In Curtis Estate, supra, this Court stated:
"The Act of May 24, 1945, P.L. 944, 20 P.S. §§ 818, 819 [now section 3360], specifically addresses itself to situations in which it appears after approval that a higher price could have been obtained, and it forbids any withdrawal of approval for such a reason. Absent a showing of a lack of integrity in the judicial process which led to the approval, the approval, once given, is final and binding."
437 Pa. at 129, 261 A.2d at 593. Here prior to court approval and before execution of the R. & R. agreement another offer arose. That offer was properly considered by the court in evaluating the best interests of the beneficiaries.
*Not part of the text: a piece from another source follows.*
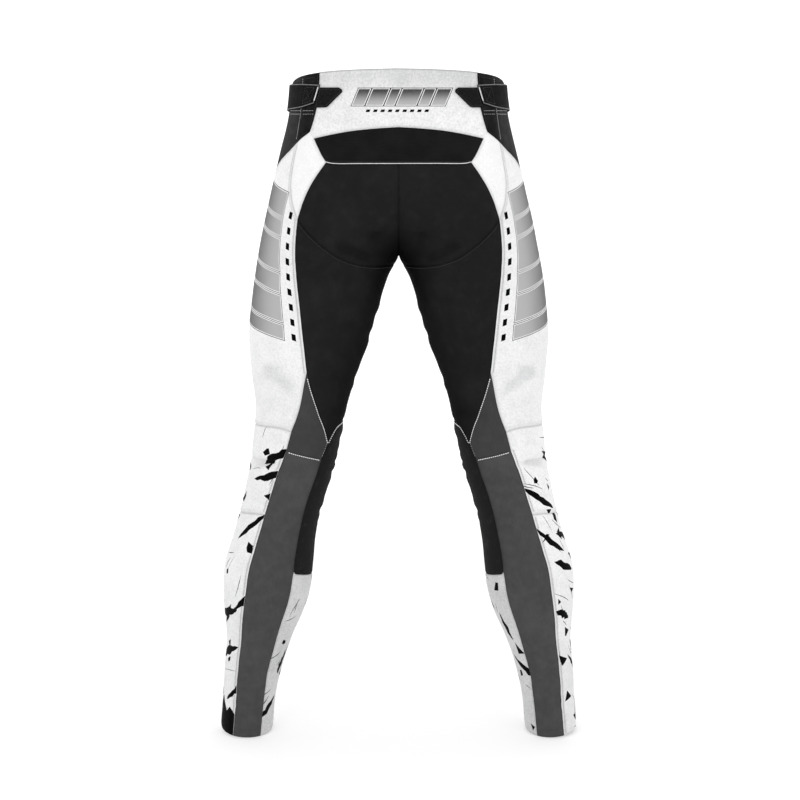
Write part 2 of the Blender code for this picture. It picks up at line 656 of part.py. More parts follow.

R. & R. claims also that the orphans' court erred in permitting James Keeley to be a party in any of the proceedings below because a "subsequent" bidder has no standing to oppose a petition for approval of estate property. Although we again point out that the court found the Keeley offer was not subsequent to the execution of the agreement with R. & R., Keeley's participation as a party in any event has no bearing on the merits of the issues before us. It is sufficient that the evidence of the Keeley offer was relevant to the court's determination whether the R. & R. agreement was in the estate's best interests. Keeley did not receive the estate property as a result of its participation in the proceedings and is not now a party in this appeal. The contention of R. & R. that without Keeley's participation as a party "there would have been no higher offer and the court would have had no alternative but to approve the contract of sale with R. & R." is without factual support and must be rejected.